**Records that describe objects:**
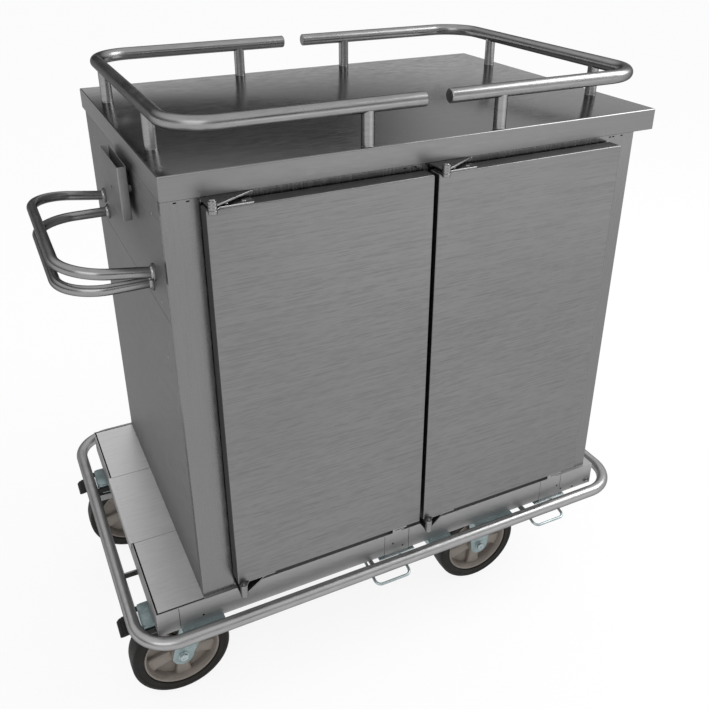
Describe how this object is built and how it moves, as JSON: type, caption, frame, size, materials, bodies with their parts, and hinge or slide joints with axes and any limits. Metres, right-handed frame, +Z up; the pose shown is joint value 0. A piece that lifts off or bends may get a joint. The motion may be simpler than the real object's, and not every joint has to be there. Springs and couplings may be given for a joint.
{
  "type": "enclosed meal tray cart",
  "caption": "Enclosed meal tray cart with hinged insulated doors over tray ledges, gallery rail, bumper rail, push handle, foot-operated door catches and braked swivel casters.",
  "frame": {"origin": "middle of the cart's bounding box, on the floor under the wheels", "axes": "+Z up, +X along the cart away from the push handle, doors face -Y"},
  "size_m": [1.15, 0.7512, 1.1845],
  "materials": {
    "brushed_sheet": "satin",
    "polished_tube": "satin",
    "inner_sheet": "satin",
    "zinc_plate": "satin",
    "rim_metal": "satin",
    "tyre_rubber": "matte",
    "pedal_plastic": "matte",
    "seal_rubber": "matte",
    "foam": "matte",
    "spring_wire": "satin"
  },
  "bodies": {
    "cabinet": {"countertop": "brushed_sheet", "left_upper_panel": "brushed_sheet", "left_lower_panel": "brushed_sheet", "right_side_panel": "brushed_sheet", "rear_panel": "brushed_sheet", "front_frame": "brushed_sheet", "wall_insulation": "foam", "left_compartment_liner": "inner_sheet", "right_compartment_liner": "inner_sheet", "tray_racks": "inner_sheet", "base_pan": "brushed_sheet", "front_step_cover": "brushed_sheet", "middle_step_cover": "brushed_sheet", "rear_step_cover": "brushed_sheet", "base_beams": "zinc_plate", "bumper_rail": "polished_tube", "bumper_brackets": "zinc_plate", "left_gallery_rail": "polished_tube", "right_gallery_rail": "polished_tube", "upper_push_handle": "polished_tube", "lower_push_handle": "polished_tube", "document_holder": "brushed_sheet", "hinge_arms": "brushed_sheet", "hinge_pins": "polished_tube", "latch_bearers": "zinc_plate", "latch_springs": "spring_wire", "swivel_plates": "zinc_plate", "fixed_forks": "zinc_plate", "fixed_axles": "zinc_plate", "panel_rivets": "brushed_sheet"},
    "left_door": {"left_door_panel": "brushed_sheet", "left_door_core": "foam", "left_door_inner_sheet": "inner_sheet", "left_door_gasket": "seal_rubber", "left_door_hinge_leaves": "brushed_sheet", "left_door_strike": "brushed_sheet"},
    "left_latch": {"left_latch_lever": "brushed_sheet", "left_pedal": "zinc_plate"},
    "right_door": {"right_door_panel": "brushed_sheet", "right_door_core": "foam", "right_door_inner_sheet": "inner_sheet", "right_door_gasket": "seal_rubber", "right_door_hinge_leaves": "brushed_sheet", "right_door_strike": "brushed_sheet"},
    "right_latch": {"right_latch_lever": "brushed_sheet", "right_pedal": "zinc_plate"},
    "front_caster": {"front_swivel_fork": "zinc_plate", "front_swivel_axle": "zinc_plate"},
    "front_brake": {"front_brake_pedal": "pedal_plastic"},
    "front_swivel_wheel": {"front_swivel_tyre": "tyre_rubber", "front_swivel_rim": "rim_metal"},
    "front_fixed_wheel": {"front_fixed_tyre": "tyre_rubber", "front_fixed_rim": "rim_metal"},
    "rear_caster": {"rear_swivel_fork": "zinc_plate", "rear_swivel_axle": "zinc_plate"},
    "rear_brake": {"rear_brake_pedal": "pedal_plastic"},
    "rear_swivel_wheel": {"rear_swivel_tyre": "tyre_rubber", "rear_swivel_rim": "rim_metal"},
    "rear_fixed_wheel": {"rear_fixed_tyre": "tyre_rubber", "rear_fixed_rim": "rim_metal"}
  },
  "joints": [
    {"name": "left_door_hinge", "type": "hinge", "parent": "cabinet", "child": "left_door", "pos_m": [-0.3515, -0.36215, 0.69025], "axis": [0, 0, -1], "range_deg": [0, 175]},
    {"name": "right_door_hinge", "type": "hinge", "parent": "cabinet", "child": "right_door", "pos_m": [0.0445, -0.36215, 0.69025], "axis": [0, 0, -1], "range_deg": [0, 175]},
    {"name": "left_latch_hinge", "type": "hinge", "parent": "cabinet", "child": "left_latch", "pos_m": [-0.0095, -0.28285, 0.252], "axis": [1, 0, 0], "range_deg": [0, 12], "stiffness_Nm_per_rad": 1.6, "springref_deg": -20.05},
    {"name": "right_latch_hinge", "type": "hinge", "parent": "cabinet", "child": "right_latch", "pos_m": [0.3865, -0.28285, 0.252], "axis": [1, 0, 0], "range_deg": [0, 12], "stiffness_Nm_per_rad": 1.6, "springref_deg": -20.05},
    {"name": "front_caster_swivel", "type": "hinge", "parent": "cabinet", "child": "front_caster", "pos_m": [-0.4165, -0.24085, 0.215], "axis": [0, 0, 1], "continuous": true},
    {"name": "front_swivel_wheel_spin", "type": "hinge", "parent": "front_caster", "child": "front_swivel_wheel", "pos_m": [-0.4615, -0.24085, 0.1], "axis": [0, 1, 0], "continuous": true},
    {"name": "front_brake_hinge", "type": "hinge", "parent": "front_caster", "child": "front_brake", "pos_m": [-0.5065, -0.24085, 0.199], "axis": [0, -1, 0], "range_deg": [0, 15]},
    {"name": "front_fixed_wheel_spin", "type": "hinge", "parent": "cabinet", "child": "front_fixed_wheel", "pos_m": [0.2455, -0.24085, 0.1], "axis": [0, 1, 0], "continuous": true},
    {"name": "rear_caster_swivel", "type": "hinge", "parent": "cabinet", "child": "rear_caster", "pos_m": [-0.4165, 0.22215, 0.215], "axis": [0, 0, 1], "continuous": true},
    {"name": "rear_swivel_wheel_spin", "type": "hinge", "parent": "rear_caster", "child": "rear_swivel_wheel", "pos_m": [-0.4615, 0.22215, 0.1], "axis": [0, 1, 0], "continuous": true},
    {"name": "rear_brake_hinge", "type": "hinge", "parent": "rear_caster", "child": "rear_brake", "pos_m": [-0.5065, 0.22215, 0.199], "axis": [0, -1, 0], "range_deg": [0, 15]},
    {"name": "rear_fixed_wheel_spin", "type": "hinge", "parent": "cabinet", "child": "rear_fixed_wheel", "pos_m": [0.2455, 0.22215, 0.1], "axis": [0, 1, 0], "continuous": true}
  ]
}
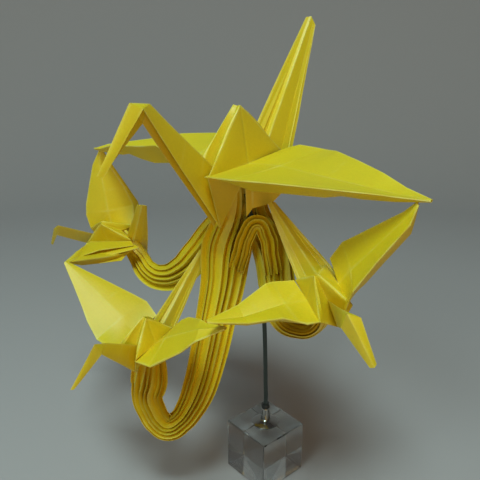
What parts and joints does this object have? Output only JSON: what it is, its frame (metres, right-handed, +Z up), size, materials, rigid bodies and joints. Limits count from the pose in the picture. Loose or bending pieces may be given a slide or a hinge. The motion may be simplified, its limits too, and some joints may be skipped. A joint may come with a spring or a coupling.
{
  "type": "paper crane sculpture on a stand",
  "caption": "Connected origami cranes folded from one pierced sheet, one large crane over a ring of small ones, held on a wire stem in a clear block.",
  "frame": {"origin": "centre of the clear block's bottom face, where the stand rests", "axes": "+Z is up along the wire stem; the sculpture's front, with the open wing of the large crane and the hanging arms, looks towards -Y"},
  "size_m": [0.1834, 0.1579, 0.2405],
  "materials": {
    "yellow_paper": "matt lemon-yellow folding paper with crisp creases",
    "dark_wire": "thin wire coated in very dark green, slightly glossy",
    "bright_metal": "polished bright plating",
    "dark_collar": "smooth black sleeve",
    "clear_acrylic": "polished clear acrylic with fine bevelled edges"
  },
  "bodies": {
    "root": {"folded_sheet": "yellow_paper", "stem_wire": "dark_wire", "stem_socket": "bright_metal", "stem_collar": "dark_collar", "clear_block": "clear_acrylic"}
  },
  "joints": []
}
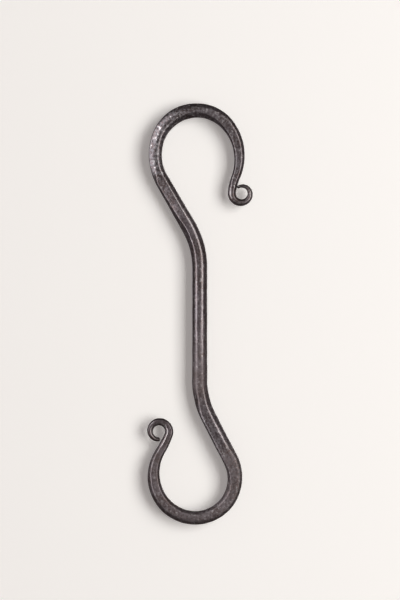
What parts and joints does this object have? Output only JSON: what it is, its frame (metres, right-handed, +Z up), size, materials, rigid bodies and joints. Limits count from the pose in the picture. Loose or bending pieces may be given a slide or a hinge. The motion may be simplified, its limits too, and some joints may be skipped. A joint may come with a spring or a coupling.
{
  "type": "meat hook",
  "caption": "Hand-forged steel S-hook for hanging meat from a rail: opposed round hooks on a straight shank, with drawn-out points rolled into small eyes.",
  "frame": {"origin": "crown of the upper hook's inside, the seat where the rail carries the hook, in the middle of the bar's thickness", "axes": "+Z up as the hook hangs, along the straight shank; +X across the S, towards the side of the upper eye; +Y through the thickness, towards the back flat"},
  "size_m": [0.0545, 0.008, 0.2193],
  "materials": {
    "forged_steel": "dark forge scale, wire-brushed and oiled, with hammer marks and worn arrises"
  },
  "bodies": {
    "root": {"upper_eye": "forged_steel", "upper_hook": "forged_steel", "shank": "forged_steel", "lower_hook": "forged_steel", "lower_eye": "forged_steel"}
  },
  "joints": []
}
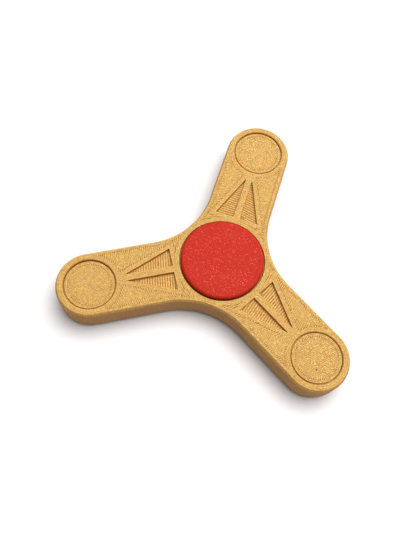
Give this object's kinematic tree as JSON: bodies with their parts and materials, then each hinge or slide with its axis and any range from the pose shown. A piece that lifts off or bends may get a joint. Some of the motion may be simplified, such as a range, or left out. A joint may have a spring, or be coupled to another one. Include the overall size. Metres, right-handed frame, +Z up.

**EXERCISE AIM:**
Select all lines in the listing above where the word "caption" appears, and show them.

**IN RESPONSE:**
Describe how this object is built and how it moves, as JSON: type, caption, frame, size, materials, bodies with their parts, and hinge or slide joints with axes and any limits. Metres, right-handed frame, +Z up; the pose shown is joint value 0. A piece that lifts off or bends may get a joint. The motion may be simpler than the real object's, and not every joint has to be there. Springs and couplings may be given for a joint.
  "caption": "Enclosed meal tray cart with hinged insulated doors over tray ledges, gallery rail, bumper rail, push handle, foot-operated door catches and braked swivel casters.",
  "caption": "Connected origami cranes folded from one pierced sheet, one large crane over a ring of small ones, held on a wire stem in a clear block.",
  "caption": "Hand-forged steel S-hook for hanging meat from a rail: opposed round hooks on a straight shank, with drawn-out points rolled into small eyes.",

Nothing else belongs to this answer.